CDEX Web Magazine 地球発見

CDEX
For the Future:Scientific Research on what have actually happened since the Earthquake and Tsunami

The CHIKYU has added a new mission to her previously planned drilling projects for 2012, in order to study the focal area of the 2011 Earthquake off the Pacific Coast of Tohoku. This will make 2012 an especially busy year for her. Wataru Azuma, Director-General of the Center for Deep Earth Exploration (CDEX), tells us about the details.
(Published in April 2012)

Wataru Azuma, Director-General of the Center for Deep Earth Exploration (CDEX) Interviewee:
Wataru Azuma
Director-General of the Center for Deep Earth Exploration (CDEX)

A Year Since the Great East Japan Earthquake Disaster

 On March 11 last year, the CHIKYU was berthed in the Port of Hachinohe in Aomori Prefecture. The CHIKYU was damaged by the tsunami when it hit the harbor, losing one of the rear azimuth thrusters on the port side of the ship. The ship’s hull was also partially damaged. However, all crew and a group of schoolchildren onboard for a field trip escaped unharmed. The scale of the damage was thus relatively minor. However, the ship’s schedule suffered serious disruption as a result. It was impossible to carry out technically challenging scientific drilling with a missing thruster. As a result, a research expedition to study the deep coal bed biosphere off Shimokita, northern Honshu, scheduled to start on March 15, had to be postponed.

 After repairs were made to the damaged hull, the CHIKYU left for a resource drilling project off the coast of Sri Lanka at the end of 2011. With calm and favorable weather conditions, the cruise was successfully completed without any problem with the remaining five thrusters. The essential purpose of the CHIKYU is scientific drilling, but drilling for resources is another way in which the ship can make a contribution to society. Compared with the particularities of scientific drilling, more general resource drilling work was thought to be a good way to reconfirm basic drilling techniques in operations and engineering.

What’s next ? — “The Japan Trench Fast Drilling Project”

 One of the distinguishing features of the Great East Japan Earthquake Disaster was the size of the tsunami generated. In normal ocean trench earthquakes, the fault slip is largest in the focal area deep beneath the seafloor and smaller closer to the surface. In this earthquake, there was substantial movement in shallow regions, and it was this that caused the tsunami. Research carried out to date has shown seafloor movement of as much as 50m horizontally and 10m vertically near the trench axis.
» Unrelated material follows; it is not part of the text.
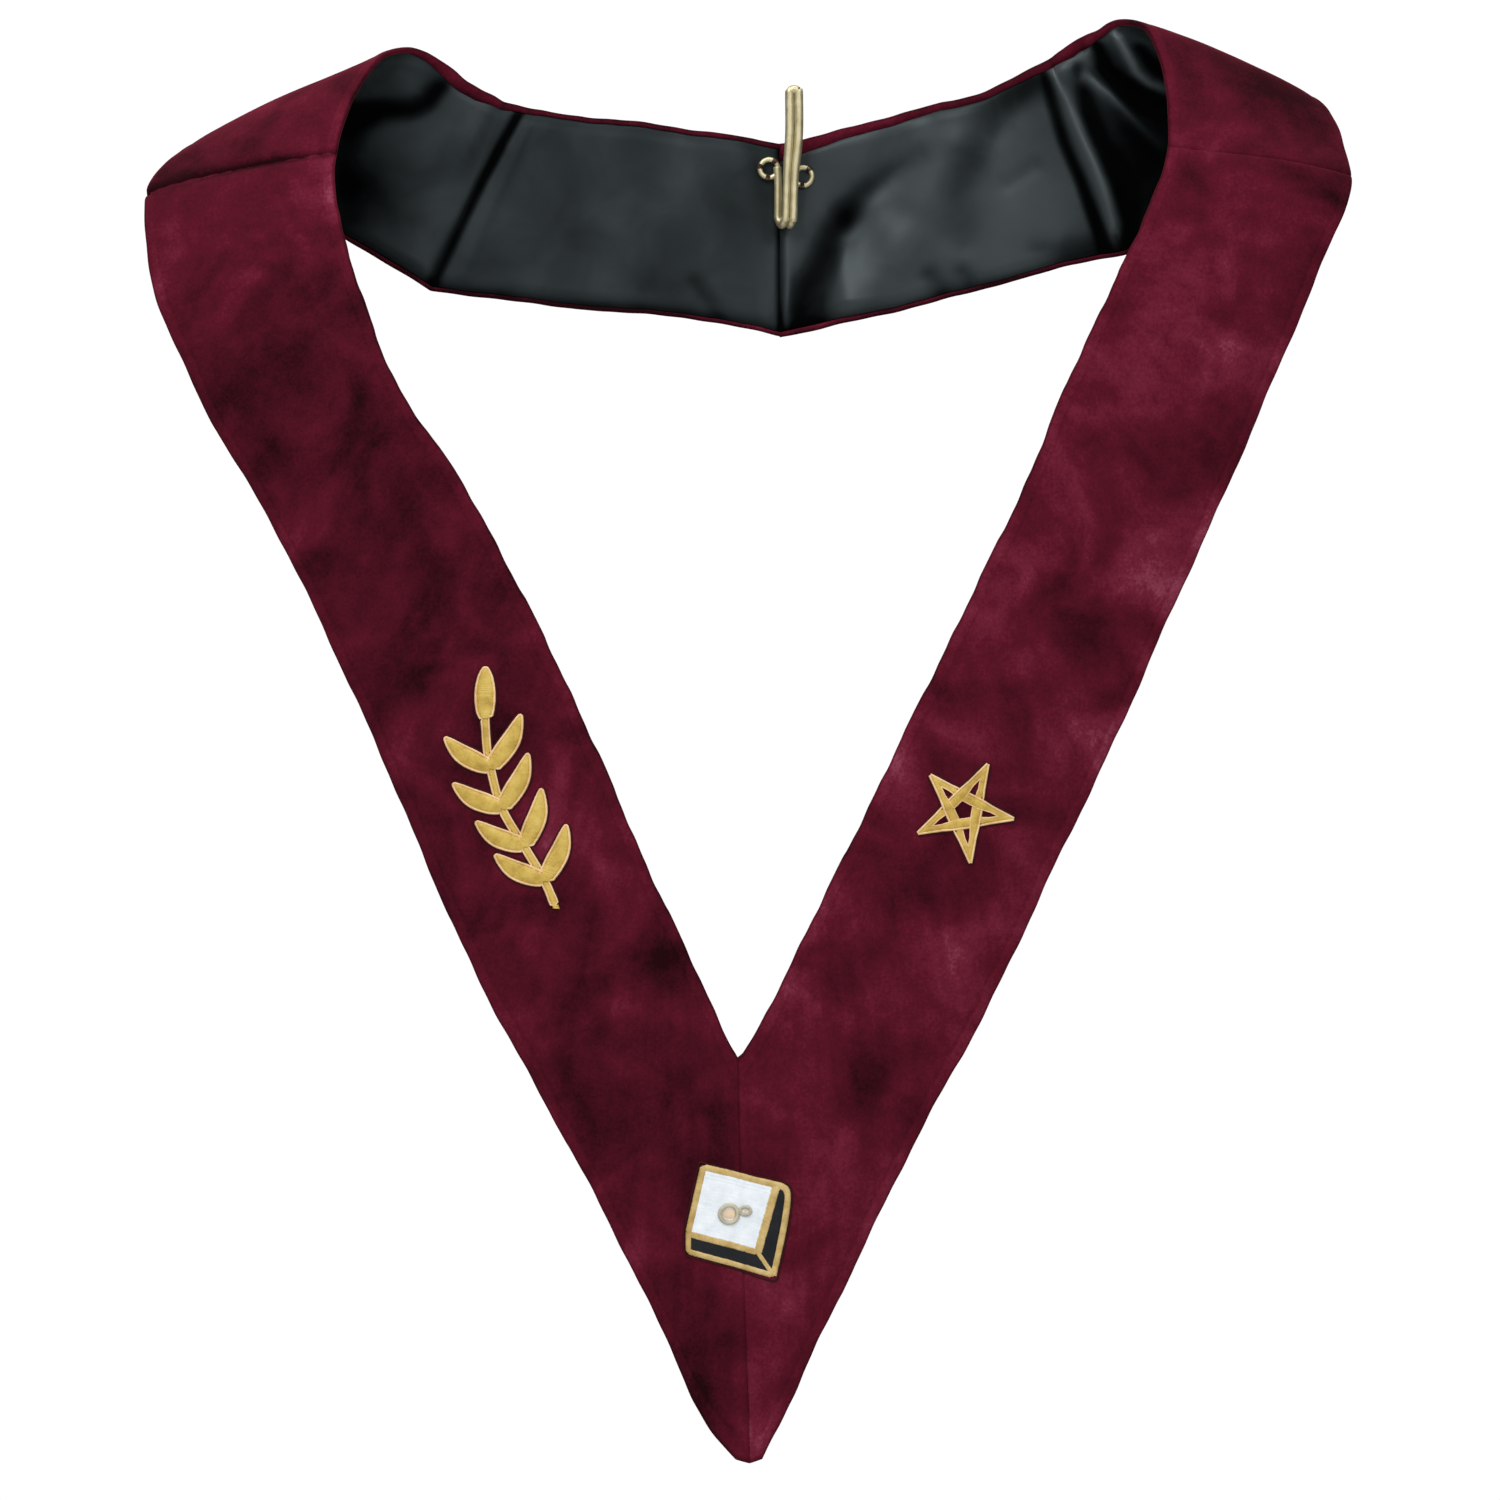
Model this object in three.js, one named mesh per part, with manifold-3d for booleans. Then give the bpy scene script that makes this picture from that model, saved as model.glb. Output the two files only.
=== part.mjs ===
// A worn V collar: velvet outside, satin lining inside, raised embroidery on the bands and a wire hook at the centre back.
// Millimetres, +Z up, +X to the right as seen from the front, the front of the collar faces -Y.
// The origin is on the lining at the centre back of the neck, half way up the band.
import * as THREE from "three";
import { mergeVertices } from "three/addons/utils/BufferGeometryUtils.js";
import Module from "manifold-3d";

const wasm = await Module();
wasm.setup();

// Driving dimensions
const BAND_WIDTH = 100; // nominal width of the finished band, 4 inches
const VELVET = 1.8; // velvet with its stiffening
const LINING = 1.15; // satin with its backing
const HALF_GAP = 0.15; // half of the gap between two faces that touch
const TURN_IN = 0.02; // share of the width by which the lining stays inside each turned velvet edge
const EMBROIDERY = 1.3; // height of the raised embroidery
const EMBROIDERY_GAP = 0.4; // embroidery above the smooth velvet face
const FRONT_ROWS = 20;
const SHOULDER_ROWS = 14;
const BACK_ROWS = 14;
const WIRE = 4.2; // wire of the neck hook

// Each half of the band, from the point of the V to the centre back. A row is one section across the band:
// `in` is the edge at the neck, `out` the other edge, and `bow` is how far the middle of the section stands proud.
const LEFT = [
  { name: "point", in: [-22, -112, -423], out: [-16, -108, -629], bow: 0 },
  { name: "point_corner", in: [-23, -112, -420.5], out: [-23, -108, -627], bow: 0 },
  { name: "point_side", in: [-25.5, -112, -415.5], out: [-30, -108, -620], bow: 1 },
  { name: "front_1", in: [-45, -112, -374], out: [-57, -107, -569], bow: 2 },
  { name: "front_2", in: [-71, -113, -318], out: [-98.5, -106, -485.5], bow: 3 },
  { name: "front_3", in: [-97, -114, -257.5], out: [-146, -105, -399.5], bow: 4 },
  { name: "front_4", in: [-126, -114, -197], out: [-183, -103, -318.5], bow: 4 },
  { name: "front_5", in: [-158.5, -112, -136], out: [-218, -99, -237], bow: 4 },
  { name: "front_6", in: [-195, -108, -80], out: [-258, -92, -155.5], bow: 4 },
  { name: "front_7", in: [-213, -101, -34], out: [-299, -82, -83.5], bow: 4 },
  { name: "front_8", in: [-223.5, -91, 2.5], out: [-323, -69, -27.5], bow: 4 },
  { name: "shoulder_seam", in: [-227, -79, 37.5], out: [-327, -54, 18.5], bow: 4 },
  { name: "rise_1", in: [-222, -71, 56.5], out: [-324, -46, 27.5], bow: 4 },
  { name: "rise_2", in: [-214.5, -60, 75.5], out: [-315.5, -37, 37.5], bow: 4 },
  { name: "ridge", in: [-204, -46, 91], out: [-301.5, -28, 44.5], bow: 3.5 },
  { name: "fall_1", in: [-191, -35, 96.5], out: [-281, -22, 37], bow: 3 },
  { name: "fall_2", in: [-174.5, -28, 89.5], out: [-254.5, -20, 17], bow: 2 },
  { name: "fall_3", in: [-158.5, -24, 78.5], out: [-218, -20, -7], bow: 1 },
  { name: "neck_seam", in: [-143.5, -21, 71], out: [-182.5, -19, -28.5], bow: 0 },
  { name: "back_1", in: [-115, -13, 65], out: [-138.5, -13, -34], bow: 1 },
  { name: "back_2", in: [-78.5, -6, 62.5], out: [-91.5, -6, -38], bow: 1 },
  { name: "back_3", in: [-39.5, -1, 57.5], out: [-46, -1, -42], bow: 1 },
  { name: "centre_back", in: [0, 1.3, 51], out: [0, 1.3, -51], bow: 0 },
];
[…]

 This project will therefore involve two drilling missions close to the trench axis. One mission will measure temperature. The aim is to calculate the amount of energy corresponding to the size of the fault slip that generated the earthquake, and thus understand the conditions in the vicinity at the time when the earthquake occurred. The other mission will collect core samples. Frictional resistance at the point of major movement in shallow regions is believed to have been small. Accordingly, we will use the samples to reproduce the conditions in the laboratory, in order to elucidate the mechanism of the fault slip that caused the huge earthquake.

 Improving our understanding of the tsunami in particular will help to prevent future disasters, and we believe that this project is of considerable significance to society. This will also be the first time that measurements of temperature and other factors have ever been made after a magnitude 9.0 level earthquake. This has attracted considerable attention from different parts of the world. We are confident that the results of this expedition, the first of its kind, will contribute to global scientific progress.
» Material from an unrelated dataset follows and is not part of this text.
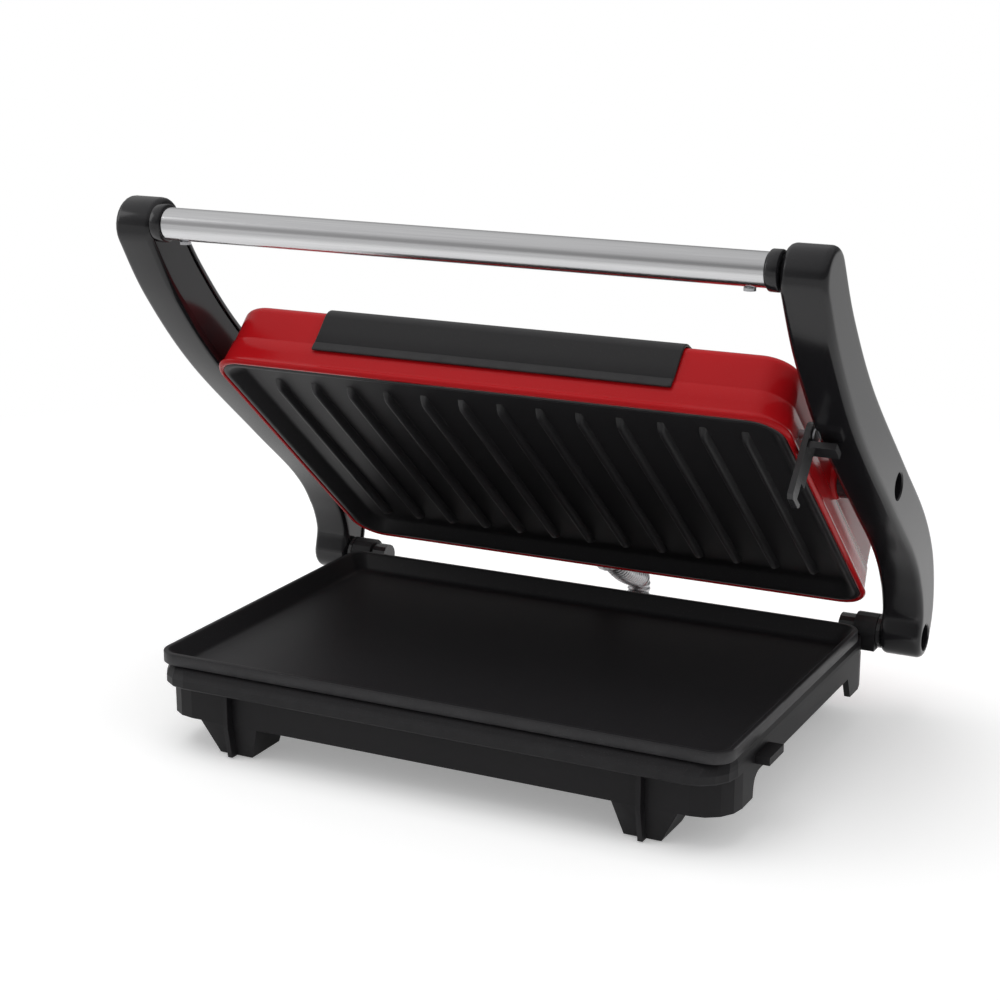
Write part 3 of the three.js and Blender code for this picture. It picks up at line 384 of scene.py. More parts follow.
def make_edge_wear_highlight_group():
    """Masks of convex edges (rubbed wear on the plastics, a painted highlight on the cooking plates) and of
    settled dust on faces that look up.
    """
    group, given, out = new_group(
        "edge_wear_highlight_and_dust",
        (("Edge Start", 0.53), ("Edge Width", 0.06), ("Patch Scale", 140.0)),
        ("Edge", "Dust"),
    )
    shape = group.nodes.new("ShaderNodeNewGeometry")
    where = group.nodes.new("ShaderNodeTexCoord").outputs["Object"]
    patches = noise_in(group, where, given.outputs["Patch Scale"], 4.0, 0.6)
    # The Edge mask is rubbed wear where the plastics use it and a painted highlight where the cooking plates use
    # it.
    over = maths(group, "SUBTRACT", shape.outputs["Pointiness"], given.outputs["Edge Start"])
    edge = maths(group, "DIVIDE", over, given.outputs["Edge Width"], clamp=True)
    group.links.new(maths(group, "MULTIPLY", edge, patches), out.inputs["Edge"])
    apart = group.nodes.new("ShaderNodeSeparateXYZ")
    group.links.new(shape.outputs["Normal"], apart.inputs[0])
    upward = maths(group, "MULTIPLY", apart.outputs["Z"], apart.outputs["Z"], clamp=True)
    specks = noise_in(group, where, 3200.0, 1.0, 0.4)
    few = maths(group, "GREATER_THAN", specks, 0.7)
    group.links.new(maths(group, "MULTIPLY", upward, few), out.inputs["Dust"])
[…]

 Of course, previously scheduled expeditions will also go ahead as planned. After the Expedition of Japan Trench Fast Drilling Project (JFAST) is completed, a new thruster will be installed and we will prepare to conduct another study off the coast of Hachinohe on the Shimokita Peninsula. The expedition will collect samples from a depth of 2,111m below the seafloor, a world record in scientific ocean drilling. We will aim to gain a better understanding of the carbon circulation system, including methane hydrate, and study the potential for carbon dioxide collection and sequestration technology in sub-seafloor geological layers. After that we will work on the ongoing project of Nankai Trough Seismogenic Zone Experiment.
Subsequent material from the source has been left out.